The Winning Combination: Diet and Guided Imagery
What determines our body weight?
The first factor is our nutrition , meaning: what, how, and how much we eat.
When addressing the nutritional factor, it is important to tailor the meal plan personally to the individual, according to their daily routine and habits, and not the other way around.
Other important factors are our physiology and genetics, which dictate our metabolic rate, health status, and fat distribution.
Another highly significant factor is the emotional factor. Research shows that unbalanced emotions lead to overeating.
A high percentage of those carrying excess weight suffer from emotional eating. Emotions—both negative and positive—are what drive overeating: fear, anger, frustration, joy, shame, satisfaction, sadness, and more.
When one of the factors is emotions, they must be addressed using tools specifically designed for that purpose.

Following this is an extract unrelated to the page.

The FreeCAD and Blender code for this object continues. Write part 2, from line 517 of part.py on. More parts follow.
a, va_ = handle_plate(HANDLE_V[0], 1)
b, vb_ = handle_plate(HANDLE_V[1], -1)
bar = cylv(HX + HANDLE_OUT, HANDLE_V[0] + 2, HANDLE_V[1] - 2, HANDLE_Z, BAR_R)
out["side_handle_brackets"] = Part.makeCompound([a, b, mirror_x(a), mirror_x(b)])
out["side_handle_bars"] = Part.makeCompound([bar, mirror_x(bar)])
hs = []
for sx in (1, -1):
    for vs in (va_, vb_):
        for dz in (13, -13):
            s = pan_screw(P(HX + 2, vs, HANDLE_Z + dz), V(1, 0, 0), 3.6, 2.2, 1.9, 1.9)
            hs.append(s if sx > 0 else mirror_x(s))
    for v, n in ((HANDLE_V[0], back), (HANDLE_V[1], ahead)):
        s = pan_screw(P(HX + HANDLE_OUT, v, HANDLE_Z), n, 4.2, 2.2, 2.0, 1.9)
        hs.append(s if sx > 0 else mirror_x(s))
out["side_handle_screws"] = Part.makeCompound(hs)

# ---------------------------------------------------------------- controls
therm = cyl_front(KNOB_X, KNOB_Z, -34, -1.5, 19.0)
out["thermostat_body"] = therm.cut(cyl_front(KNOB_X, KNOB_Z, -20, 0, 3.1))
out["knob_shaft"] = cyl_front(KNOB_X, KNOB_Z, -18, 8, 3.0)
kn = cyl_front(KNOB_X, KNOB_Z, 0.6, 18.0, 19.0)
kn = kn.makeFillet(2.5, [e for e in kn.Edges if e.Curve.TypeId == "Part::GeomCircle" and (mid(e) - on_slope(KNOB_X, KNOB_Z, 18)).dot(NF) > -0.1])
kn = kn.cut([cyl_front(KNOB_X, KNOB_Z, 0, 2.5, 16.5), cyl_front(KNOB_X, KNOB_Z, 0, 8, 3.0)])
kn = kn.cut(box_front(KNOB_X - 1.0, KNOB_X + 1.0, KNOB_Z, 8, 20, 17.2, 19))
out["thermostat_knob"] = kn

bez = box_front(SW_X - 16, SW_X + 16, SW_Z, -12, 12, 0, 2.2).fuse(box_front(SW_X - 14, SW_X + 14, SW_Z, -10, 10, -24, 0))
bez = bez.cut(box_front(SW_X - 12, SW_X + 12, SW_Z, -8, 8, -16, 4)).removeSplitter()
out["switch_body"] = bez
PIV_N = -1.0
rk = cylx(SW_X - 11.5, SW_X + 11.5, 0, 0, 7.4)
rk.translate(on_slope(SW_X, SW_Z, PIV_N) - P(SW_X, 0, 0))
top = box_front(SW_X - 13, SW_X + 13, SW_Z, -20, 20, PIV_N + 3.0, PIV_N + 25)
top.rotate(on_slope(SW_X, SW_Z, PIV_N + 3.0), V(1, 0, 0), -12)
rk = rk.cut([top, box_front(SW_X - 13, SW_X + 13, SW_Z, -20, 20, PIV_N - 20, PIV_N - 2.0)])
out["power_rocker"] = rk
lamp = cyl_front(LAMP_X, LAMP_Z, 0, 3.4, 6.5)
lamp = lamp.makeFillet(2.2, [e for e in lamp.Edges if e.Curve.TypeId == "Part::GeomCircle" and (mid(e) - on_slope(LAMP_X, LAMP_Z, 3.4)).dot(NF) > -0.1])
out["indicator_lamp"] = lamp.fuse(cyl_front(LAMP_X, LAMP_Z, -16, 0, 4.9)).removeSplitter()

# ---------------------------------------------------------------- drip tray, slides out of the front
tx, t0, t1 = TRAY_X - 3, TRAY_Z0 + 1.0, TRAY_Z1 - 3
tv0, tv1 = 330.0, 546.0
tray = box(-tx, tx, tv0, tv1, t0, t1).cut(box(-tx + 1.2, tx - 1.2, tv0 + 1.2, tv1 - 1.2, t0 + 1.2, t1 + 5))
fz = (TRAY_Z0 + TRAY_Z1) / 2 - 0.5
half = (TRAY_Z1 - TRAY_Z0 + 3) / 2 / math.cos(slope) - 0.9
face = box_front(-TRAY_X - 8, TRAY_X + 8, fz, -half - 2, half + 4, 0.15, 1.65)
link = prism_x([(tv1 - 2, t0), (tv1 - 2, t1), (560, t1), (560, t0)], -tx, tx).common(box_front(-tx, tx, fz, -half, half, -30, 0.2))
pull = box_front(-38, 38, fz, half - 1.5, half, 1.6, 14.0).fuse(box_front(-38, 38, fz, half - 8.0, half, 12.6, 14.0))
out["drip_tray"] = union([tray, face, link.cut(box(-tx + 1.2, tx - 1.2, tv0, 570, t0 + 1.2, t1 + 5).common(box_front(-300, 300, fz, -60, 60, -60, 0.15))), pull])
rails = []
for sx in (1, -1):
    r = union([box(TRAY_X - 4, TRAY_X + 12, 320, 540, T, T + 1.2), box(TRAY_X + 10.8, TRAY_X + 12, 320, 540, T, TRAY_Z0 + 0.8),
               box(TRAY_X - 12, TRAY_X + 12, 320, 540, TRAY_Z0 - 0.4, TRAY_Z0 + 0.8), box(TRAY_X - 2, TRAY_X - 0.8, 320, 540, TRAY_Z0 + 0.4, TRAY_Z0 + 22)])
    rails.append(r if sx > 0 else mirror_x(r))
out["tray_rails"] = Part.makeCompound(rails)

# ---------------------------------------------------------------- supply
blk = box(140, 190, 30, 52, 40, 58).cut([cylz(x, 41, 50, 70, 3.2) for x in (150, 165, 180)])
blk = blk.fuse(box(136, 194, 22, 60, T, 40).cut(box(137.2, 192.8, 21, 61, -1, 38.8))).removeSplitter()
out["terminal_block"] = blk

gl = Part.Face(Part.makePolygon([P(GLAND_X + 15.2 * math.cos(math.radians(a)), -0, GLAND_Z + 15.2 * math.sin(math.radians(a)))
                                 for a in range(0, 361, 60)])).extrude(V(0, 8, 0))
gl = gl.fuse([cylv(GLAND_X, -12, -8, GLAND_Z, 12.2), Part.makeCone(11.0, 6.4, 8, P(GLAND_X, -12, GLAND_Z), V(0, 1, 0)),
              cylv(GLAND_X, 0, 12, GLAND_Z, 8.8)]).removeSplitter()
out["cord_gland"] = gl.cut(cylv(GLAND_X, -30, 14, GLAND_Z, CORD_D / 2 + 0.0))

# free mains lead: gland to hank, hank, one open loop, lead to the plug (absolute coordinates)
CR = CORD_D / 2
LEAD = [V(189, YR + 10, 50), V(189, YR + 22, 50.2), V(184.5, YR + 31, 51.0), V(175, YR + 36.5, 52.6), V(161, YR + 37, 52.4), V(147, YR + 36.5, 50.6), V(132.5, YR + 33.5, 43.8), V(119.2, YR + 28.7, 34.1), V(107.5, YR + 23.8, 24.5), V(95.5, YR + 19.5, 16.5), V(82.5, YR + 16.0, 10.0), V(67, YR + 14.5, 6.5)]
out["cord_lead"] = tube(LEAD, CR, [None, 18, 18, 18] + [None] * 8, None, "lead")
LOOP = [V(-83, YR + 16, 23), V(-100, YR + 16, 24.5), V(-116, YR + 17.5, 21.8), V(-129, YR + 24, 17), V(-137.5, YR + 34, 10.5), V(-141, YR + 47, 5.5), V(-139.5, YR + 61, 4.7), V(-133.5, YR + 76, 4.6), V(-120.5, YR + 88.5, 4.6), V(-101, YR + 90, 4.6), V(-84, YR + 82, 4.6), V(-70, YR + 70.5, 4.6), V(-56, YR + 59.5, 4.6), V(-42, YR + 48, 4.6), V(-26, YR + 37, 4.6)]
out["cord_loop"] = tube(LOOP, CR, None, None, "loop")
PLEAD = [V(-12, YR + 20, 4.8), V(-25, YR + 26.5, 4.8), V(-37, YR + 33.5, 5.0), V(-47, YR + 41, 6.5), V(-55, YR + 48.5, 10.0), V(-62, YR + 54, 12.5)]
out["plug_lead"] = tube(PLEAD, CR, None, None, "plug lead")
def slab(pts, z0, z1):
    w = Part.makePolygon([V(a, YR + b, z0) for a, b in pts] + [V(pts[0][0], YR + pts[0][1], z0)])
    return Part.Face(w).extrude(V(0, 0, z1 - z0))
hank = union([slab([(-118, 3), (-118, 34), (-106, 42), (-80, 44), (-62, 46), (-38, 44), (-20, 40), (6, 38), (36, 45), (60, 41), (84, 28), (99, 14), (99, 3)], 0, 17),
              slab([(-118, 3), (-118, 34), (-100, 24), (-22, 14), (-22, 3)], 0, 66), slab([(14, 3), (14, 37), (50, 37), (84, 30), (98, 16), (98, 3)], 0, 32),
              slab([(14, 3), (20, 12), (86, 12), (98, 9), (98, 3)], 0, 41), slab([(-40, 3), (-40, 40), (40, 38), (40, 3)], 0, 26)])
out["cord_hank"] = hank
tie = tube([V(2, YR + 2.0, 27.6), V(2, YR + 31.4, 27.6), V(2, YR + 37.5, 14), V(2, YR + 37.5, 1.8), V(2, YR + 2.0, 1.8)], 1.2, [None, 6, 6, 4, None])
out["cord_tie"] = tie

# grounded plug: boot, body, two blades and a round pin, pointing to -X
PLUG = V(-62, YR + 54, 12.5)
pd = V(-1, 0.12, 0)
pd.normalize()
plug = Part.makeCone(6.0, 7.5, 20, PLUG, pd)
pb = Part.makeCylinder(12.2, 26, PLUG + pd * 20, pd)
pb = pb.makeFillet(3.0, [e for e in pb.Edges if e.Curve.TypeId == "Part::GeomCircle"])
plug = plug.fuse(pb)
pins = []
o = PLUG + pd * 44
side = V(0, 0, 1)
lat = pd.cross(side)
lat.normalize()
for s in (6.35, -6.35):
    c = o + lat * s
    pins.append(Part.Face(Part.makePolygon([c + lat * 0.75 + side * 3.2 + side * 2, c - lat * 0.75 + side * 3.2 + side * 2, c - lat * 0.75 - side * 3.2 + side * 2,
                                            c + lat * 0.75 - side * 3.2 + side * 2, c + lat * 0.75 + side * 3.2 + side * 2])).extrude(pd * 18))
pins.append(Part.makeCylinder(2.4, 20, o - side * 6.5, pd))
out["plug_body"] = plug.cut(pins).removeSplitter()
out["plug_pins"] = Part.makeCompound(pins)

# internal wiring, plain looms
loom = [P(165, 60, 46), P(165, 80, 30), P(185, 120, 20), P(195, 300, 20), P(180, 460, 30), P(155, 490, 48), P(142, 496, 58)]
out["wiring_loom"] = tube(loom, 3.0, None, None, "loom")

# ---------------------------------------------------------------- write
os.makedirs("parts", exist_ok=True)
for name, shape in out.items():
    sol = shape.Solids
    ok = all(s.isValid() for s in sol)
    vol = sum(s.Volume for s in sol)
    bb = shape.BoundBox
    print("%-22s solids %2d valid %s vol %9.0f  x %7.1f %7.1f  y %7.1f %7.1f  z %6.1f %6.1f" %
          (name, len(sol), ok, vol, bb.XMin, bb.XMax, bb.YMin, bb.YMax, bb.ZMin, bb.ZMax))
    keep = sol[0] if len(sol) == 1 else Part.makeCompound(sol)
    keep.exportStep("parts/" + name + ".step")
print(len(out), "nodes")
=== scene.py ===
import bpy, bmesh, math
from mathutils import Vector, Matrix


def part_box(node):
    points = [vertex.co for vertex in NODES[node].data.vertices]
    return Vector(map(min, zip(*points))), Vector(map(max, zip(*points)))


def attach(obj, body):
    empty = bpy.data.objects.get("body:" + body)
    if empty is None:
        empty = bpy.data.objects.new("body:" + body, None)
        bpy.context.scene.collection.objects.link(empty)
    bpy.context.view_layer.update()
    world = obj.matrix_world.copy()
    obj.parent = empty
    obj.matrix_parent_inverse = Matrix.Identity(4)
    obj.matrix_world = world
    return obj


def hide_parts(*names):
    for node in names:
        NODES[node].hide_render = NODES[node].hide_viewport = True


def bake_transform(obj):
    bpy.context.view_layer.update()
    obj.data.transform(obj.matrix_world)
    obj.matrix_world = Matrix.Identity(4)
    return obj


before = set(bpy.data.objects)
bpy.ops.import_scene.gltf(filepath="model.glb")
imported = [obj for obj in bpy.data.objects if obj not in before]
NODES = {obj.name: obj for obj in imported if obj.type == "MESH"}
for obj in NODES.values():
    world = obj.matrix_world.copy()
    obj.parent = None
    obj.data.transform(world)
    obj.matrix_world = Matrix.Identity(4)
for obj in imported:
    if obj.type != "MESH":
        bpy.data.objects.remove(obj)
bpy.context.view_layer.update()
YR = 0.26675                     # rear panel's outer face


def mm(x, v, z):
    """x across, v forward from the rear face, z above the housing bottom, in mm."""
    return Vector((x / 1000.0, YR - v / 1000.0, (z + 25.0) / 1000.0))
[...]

Another very important factor is our subconscious, which controls about 83% of our behavior.
This means that most of the time we act automatically at the subconscious level, explaining why we regain all the weight back despite all the willpower we manage to summon. In order to become thin and stay that way, we need to train the subconscious.

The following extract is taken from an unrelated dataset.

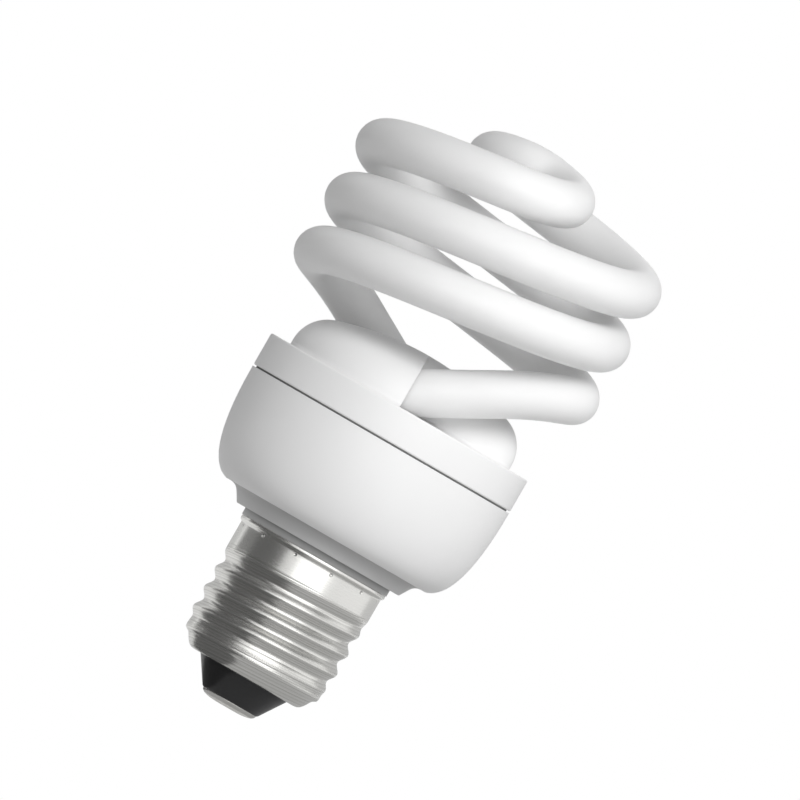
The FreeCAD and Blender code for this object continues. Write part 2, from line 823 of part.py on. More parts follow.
def core_half(side):
    """One E-shaped ferrite half: a back and three limbs."""
    c = choke_centre()
    half = core_length / 2
    limb = half - core_limb - core_air_gap
    pieces = [block(c + V(0, side * (half - core_limb / 2), 0), V(core_width, core_limb, core_depth))]
    middle = side * (core_air_gap + limb / 2)
    for x, width in ((-(core_width - core_limb) / 2, core_limb), (0, core_centre_limb),
                     ((core_width - core_limb) / 2, core_limb)):
        pieces.append(block(c + V(x, middle, 0), V(width, limb, core_depth)))
    return pieces[0].fuse(pieces[1:]).removeSplitter().Solids[0]


def bobbin_sizes():
    """Half width and half height of the bobbin's tube, outside and inside."""
    inner = V(core_centre_limb / 2 + 0.05, 0, core_depth / 2 + 0.05)
    outer = inner + V(bobbin_wall, 0, bobbin_wall)
    return inner, outer


def choke_bobbin():
    """Moulded former on the centre limb, whose flanges stand on the board by four pins."""
    c = choke_centre()
    inner, outer = bobbin_sizes()
    window = core_length / 2 - core_limb
    long = 2 * (window - 0.4)
    tube = block(c, V(2 * outer.x, long, 2 * outer.z))
    flange_half = core_width / 2 - core_limb - 0.15
    for side in (-1, 1):
        y = side * (long / 2 - bobbin_flange / 2)
        tall = bobbin_height + bobbin_foot
        tube = tube.fuse(block(c + V(0, y, bobbin_foot / 2), V(2 * flange_half, bobbin_flange, tall)))
    tube = tube.cut(block(c, V(2 * inner.x, core_length * 2, 2 * inner.z)))
    pins = []
    for side in (-1, 1):
        for across in (-1, 1):
            y = c.y + side * (long / 2 - bobbin_flange / 2)
            pins.append(leg(c.x + across * (flange_half - 0.9), y, board_seat() - 1))
    return tube.fuse(pins).Solids[0]


def choke_winding():
    """Enamelled wire on the bobbin, between its flanges."""
    c = choke_centre()
    inner, outer = bobbin_sizes()
    long = 2 * (core_length / 2 - core_limb - 0.4 - bobbin_flange - 0.05)
    wide = core_width / 2 - core_limb - 0.25
    tall = bobbin_height / 2 - 0.3
    body = block(c, V(2 * wide, long, 2 * tall))
    body = body.makeFillet(0.8, [e for e in body.Edges if abs(e.tangentAt(e.FirstParameter).y) > 0.9])
    return body.cut(block(c, V(2 * outer.x + 0.06, long * 2, 2 * outer.z + 0.06))).Solids[0]


def ring_centre():
    x, y = ring_place
    return V(x, y, board_seat() - ring_section - 2 * winding_wire - 0.2)


def ring_core():
    """Coated ferrite ring that feeds the two transistors."""
    return Part.makeTorus(ring_radius, ring_section, ring_centre(), UP)


def ring_winding(first, span, turns):
    """Wire wound round part of the ring: down outside, up inside, with both ends up to the board."""
    c = ring_centre()
    reach = ring_section + winding_wire + 0.04
    top = board_top_z + lead_above_board
    points = []
    count = int(turns * 12) + 6
    for i in range(count + 1):
        around = -(turns * 360.0 + 180) * i / count
        place = at(1, first + span * i / count)
        a = math.radians(around)
        points.append(c + place * (ring_radius + reach * math.cos(a)) + UP * (reach * math.sin(a)))
    for end in (0, -1):
        foot = points[end]
        rise = [V(foot.x, foot.y, z) for z in (foot.z + 1.5, foot.z + 3, top)]
        points = rise[::-1] + points if end == 0 else points + rise
        legs.append((foot.x, foot.y, winding_wire))
    return smooth_rod(points, winding_wire)


def wire_pin(place):
    """Square pin pressed into the board, on which a filament lead is wrapped; like the lead, it has
    a copy half a turn on."""
    x, y = place
    for side in (1, -1):
        legs.append((side * x, side * y, pin_side * math.sqrt(0.5) - hole_clearance + 0.03))
    return block(V(x, y, board_low_z + (board_thickness + pin_above_board) / 2),
                 V(pin_side, pin_side, board_thickness + pin_above_board))


def filament_lead(across, place):
    """Lead from the sealed tube end to its pin, wrapped round it."""
    pin = V(*place, 0)
    end, before = inside_points(0, tube_end_turn)[0], inside_points(0, tube_end_turn)[1]
    ahead = (end - before).normalize()
    sideways = UP.cross(ahead).normalize()
    start = end + sideways * across + ahead * hole_clearance
    wrap = pin_side * math.sqrt(0.5) + filament_wire + 0.05
    wrap_top = board_top_z + pin_above_board - 1.2
    heading = math.degrees(math.atan2(pin.y - start.y, pin.x - start.x))
    entry = pin + at(wrap, heading - 90, wrap_top)
    points = [start, start + ahead * 1.5, entry - at(1.3, heading) + UP * 0.15]
    count = int(lead_wraps * 12)
    for i in range(count + 1):
        turn = 360.0 * lead_wraps * i / count
        points.append(pin + at(wrap, heading - 90 + turn, wrap_top - filament_wire * 2.6 * turn / 360))
    return smooth_rod(points, filament_wire)


def fusible_resistor():
    """Resistor in the live wire, hung in the neck."""
    x, y = fuse_place
    low = fuse_low_z
    high = low + fuse_length
    body = cylinder(fuse_radius, low, high, x, y)
    body = body.makeFillet(0.4, [e for e in body.Edges if isinstance(e.Curve, Part.Circle)])
    lower = cylinder(lead_radius, low - fuse_tail, low + 0.3, x, y)
    return body.fuse([lower, leg(x, y, high - 0.3)]).Solids[0]


def live_lead():
    """Wire from the fusible resistor down through the glass to the solder in the contact."""
    x, y = fuse_place
    return bent_rod([V(0, 0, solder_height), V(0, 0, contact_height + contact_stem_length + 2.5),
                     V(x, y, fuse_low_z - fuse_tail - 4), V(x, y, fuse_low_z - fuse_tail)],
                    lead_radius, 2.5)


def neutral_lead():
    """Wire down from the board, folded up between the spigot and the screw shell."""
    fold_z = spigot_low_z - 2 * lead_radius - 0.2
    outer = spigot_radius - lead_radius - 0.06
    legs.append((*at(neutral_radius, neutral_angle)[0:2], lead_radius))
    return bent_rod([at(neutral_radius, neutral_angle, board_top_z + lead_above_board),
                     at(neutral_radius, neutral_angle, fold_z), at(outer, neutral_angle, fold_z),
                     at(outer, neutral_angle, spigot_low_z + neutral_fold_length - 0.6)],
                    lead_radius, 0.9)


def circuit_board():
    """Round laminate with a hole for each leg and pin."""
    board = cylinder(board_radius, board_low_z, board_top_z)
    holes = [cylinder(r + hole_clearance, board_low_z - 1, board_top_z + 1, x, y) for x, y, r in legs]
    return board.cut(holes).Solids[0]


nodes["spiral_tube"] = make_tube()
nodes["tube_cover"] = make_cover()
nodes["ballast_housing"] = make_housing()
nodes["screw_shell"] = make_shell()
nodes["cap_insulator"] = make_insulator()
nodes["centre_contact"] = make_contact()
sealant = make_sealant()
nodes["tube_sealant_1"] = sealant
nodes["tube_sealant_2"] = turned(sealant, 180)

nodes["storage_capacitor"] = storage_capacitor()
nodes["resonant_capacitor"] = film_capacitor(resonant_place, resonant_size, 0, resonant_leg_offset)
nodes["coupling_capacitor"] = film_capacitor(coupling_place, coupling_size, coupling_leg_offset, 0)
nodes["choke_core_1"] = core_half(-1)
nodes["choke_core_2"] = core_half(1)
nodes["choke_bobbin"] = choke_bobbin()
nodes["choke_winding"] = choke_winding()
nodes["feedback_ring"] = ring_core()
for k, (first, span, turns) in enumerate(ring_windings, 1):
    nodes["feedback_winding_" + str(k)] = ring_winding(first, span, turns)
nodes["transistor_1"] = transistor(transistor_place_1)
nodes["transistor_2"] = transistor(transistor_place_2)
for k in range(4):
    nodes["rectifier_diode_" + str(k + 1)] = lying_diode(k)
nodes["base_resistor_1"] = standing_resistor(base_resistor_place_1, 90)
nodes["base_resistor_2"] = standing_resistor(base_resistor_place_2, 90)
nodes["emitter_resistor_1"] = standing_resistor(emitter_resistor_place_1, 0)
nodes["emitter_resistor_2"] = standing_resistor(emitter_resistor_place_2, 120)
nodes["start_resistor"] = standing_resistor(start_resistor_place, 180)
nodes["diac"] = standing_resistor(diac_place, 215, diac_radius, diac_length)
nodes["thermistor"] = thermistor()
nodes["inductor_core"] = drum_core()
nodes["inductor_winding"] = drum_winding()
nodes["fusible_resistor"] = fusible_resistor()
nodes["live_lead"] = live_lead()
nodes["neutral_lead"] = neutral_lead()
for k, (place, side) in enumerate([(pin_place_1, -1), (pin_place_2, 1)], 1):
    pin = wire_pin(place)
    lead = filament_lead(side * filament_lead_offset, place)
    nodes["wire_pin_" + str(k)] = pin
    nodes["wire_pin_" + str(k + 2)] = turned(pin, 180)
    nodes["filament_lead_" + str(k)] = lead
    nodes["filament_lead_" + str(k + 2)] = turned(lead, 180)
nodes["circuit_board"] = circuit_board()

os.makedirs("parts", exist_ok=True)
for name, solid in nodes.items():
    solid.exportStep("parts/" + name + ".step")
    box = solid.BoundBox
    print(name, solid.ShapeType, solid.isValid(), len(solid.Solids), round(solid.Volume, 1),
          [round(v, 1) for v in (box.XMin, box.XMax, box.YMin, box.YMax, box.ZMin, box.ZMax)])
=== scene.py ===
import math

import bmesh
import bpy
import numpy as np
from mathutils import Matrix, Vector


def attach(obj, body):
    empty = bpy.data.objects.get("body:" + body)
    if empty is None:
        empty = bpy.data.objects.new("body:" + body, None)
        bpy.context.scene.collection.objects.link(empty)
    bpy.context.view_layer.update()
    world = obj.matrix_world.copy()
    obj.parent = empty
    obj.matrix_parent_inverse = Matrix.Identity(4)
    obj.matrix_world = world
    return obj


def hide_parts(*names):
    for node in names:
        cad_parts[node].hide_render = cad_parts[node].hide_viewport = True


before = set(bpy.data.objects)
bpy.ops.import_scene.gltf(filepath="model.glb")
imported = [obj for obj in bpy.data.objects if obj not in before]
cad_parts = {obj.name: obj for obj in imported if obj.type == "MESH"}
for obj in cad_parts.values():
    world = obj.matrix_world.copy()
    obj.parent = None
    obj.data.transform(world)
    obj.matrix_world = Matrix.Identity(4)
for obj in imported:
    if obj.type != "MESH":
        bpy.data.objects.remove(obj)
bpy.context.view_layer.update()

# Spiral tube. One glass tube, coated inside with white phosphor, wound as two strands that leave
# the cover on opposite sides and cross at the top. The second strand is the first turned half round.

tube_radius = 0.0040
tube_seal = 0.0025
tube_tip_share = 0.1
tube_step = 0.0009
tube_columns = 48
exit_radius = 0.0146
exit_height = 0.05954
end_turn = math.radians(42)
end_points = 40
leg_rise = 0.543
leg_straight = 0.0107
leg_points = 300
coil_radius = 0.02431
coil_pitch = 0.02034
coil_angle = math.radians(435)
coil_points = 1500
bridge_pull_in = 0.0158
bridge_pull_out = 0.0124
bridge_rise = 1.03
bridge_round = 0.003
bridge_points = 400
phosphor_light = (0.81, 0.81, 0.81)
phosphor_dull = (0.785, 0.785, 0.785)


def eased(share):
    """Smooth step 3 s^2 - 2 s^3 of a share that is held between 0 and 1."""
    held = np.clip(share, 0, 1)
    return held**2 * (3 - 2 * held)


def risen(plan, slope, low):
    """Points over a plan curve: the height grows by the slope times the length of each run."""
    runs = np.linalg.norm(np.diff(plan, axis=0), axis=1)
    heights = low + np.concatenate([[0.0], np.cumsum(runs * slope(runs))])
    return np.column_stack([plan, heights])


def strand_line():
    """Centre line of a strand: an arc inside the cover, a quarter ellipse x = R sin t,
    y = -r cos t whose rise eases into the coil's, a helix, and a cubic curve to the axis."""
    turn = np.linspace(end_turn, 0, end_points)
    inner = np.column_stack([-exit_radius * np.sin(turn), -exit_radius * np.cos(turn),
                             exit_height - leg_rise * exit_radius * turn])
    coil_rise = coil_pitch / (2 * math.pi * coil_radius)

    def leg_slope(runs):
        middle = np.cumsum(runs) - runs / 2
        share = (middle - leg_straight) / (runs.sum() - leg_straight)
        return leg_rise + (coil_rise - leg_rise) * eased(share)

    t = np.linspace(0, math.pi / 2, leg_points)
    plan = np.column_stack([coil_radius * np.sin(t), -exit_radius * np.cos(t)])
    leg = risen(plan, leg_slope, exit_height)
    angle = np.linspace(0, coil_angle, coil_points)
    coil = np.column_stack([coil_radius * np.cos(angle), coil_radius * np.sin(angle),
                            leg[-1, 2] + coil_pitch * angle / (2 * math.pi)])
    start = coil[-1, :2]
    ahead = np.array([-math.sin(coil_angle), math.cos(coil_angle)])
    poles = np.array([start, start + ahead * bridge_pull_in, [-bridge_pull_out, 0.0], [0.0, 0.0]])
    s = np.linspace(0, 1, bridge_points)[:, None]
    shares = np.hstack([(1 - s)**3, 3 * s * (1 - s)**2, 3 * s**2 * (1 - s), s**3])

    def bridge_slope(runs):
        left = runs.sum() - np.cumsum(runs) + runs / 2
        return bridge_rise * coil_rise * np.minimum(1, left / bridge_round)

    bridge = risen(shares @ poles, bridge_slope, coil[-1, 2])
    return np.vstack([inner, leg[1:], coil[1:], bridge[1:]])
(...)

The subconscious, which is primarily responsible for fear mechanisms and conditioning, does not like change; therefore, every time a person makes a change, signals are sent to block the process. This explains why behavioral change is so difficult.
A thin person and an overweight person behave completely differently in their natural relationship with food. Their entire thought process regarding food is different: for a thin person, food is fuel for the body, a vital necessity. Food does not control them.
For an overweight person, there are conditionings and associations linking food with certain emotions—for example, 'I had a hard day, and I deserve to compensate myself with food.' To address the mental factor, we must develop other associations and conditionings, like those of a thin person—developing a 'thin mind'.
Any diet program that fails to address our subconscious part—our emotions and thoughts—will not solve the problem at its root, and the weight gain is likely to return.
We can communicate with the subconscious using guided imagery and NLP (Neuro-Linguistic Programming) techniques.
Guided imagery is essentially a 'conversation' with the subconscious. This conversation takes place in a state of relaxation and ease, with eyes closed, while our conscious mind 'rests' and allows this communication to happen.
Scientific studies have proven that the human brain does not distinguish between imagination and reality in terms of neurological and physiological phenomena. For example, when we imagine being by the shore of a lake shaded by trees in a serene atmosphere, our body relaxes in the exact same way it would if we were actually there.
Or, for instance, when we imagine a juicy steak or dish in our mouth, we salivate as if the real steak or food
were actually in our mouth. When we imagine situations in detail, including our desired outcome, neural connections for the experience are formed and stored in the brain. When the moment of truth arrives, the feeling will be the same, activating the same brain and body circuits.
With the help of guided imagery, internal motivation for change can be strengthened. The person envisions themselves as they wish to look—their 'optimal self'—and experiences through all their senses how they look, sound, and feel in various situations.
Through guided imagery, one can also visualize what difficulties might arise and try to prepare for them in advance in the imagination.
Guided imagery is a tool that allows us to solve problems. For example, if the issue is binge eating at specific times of the day as a fixed pattern, the client is asked to recall such an event and experience it in their imagination, just like in a movie, in a very detailed and clear way. Then, they try to formulate a desired behavior in their imagination; the client sees themselves behaving as they chose, rather than the automatic way they usually behave. In this way, the behavioral change can be established in the subconscious, creating new neural pathways and behavioral patterns.
Undoubtedly, weight management treatment that integrates this powerful tool of guided imagery can bring about a true and lasting internal change.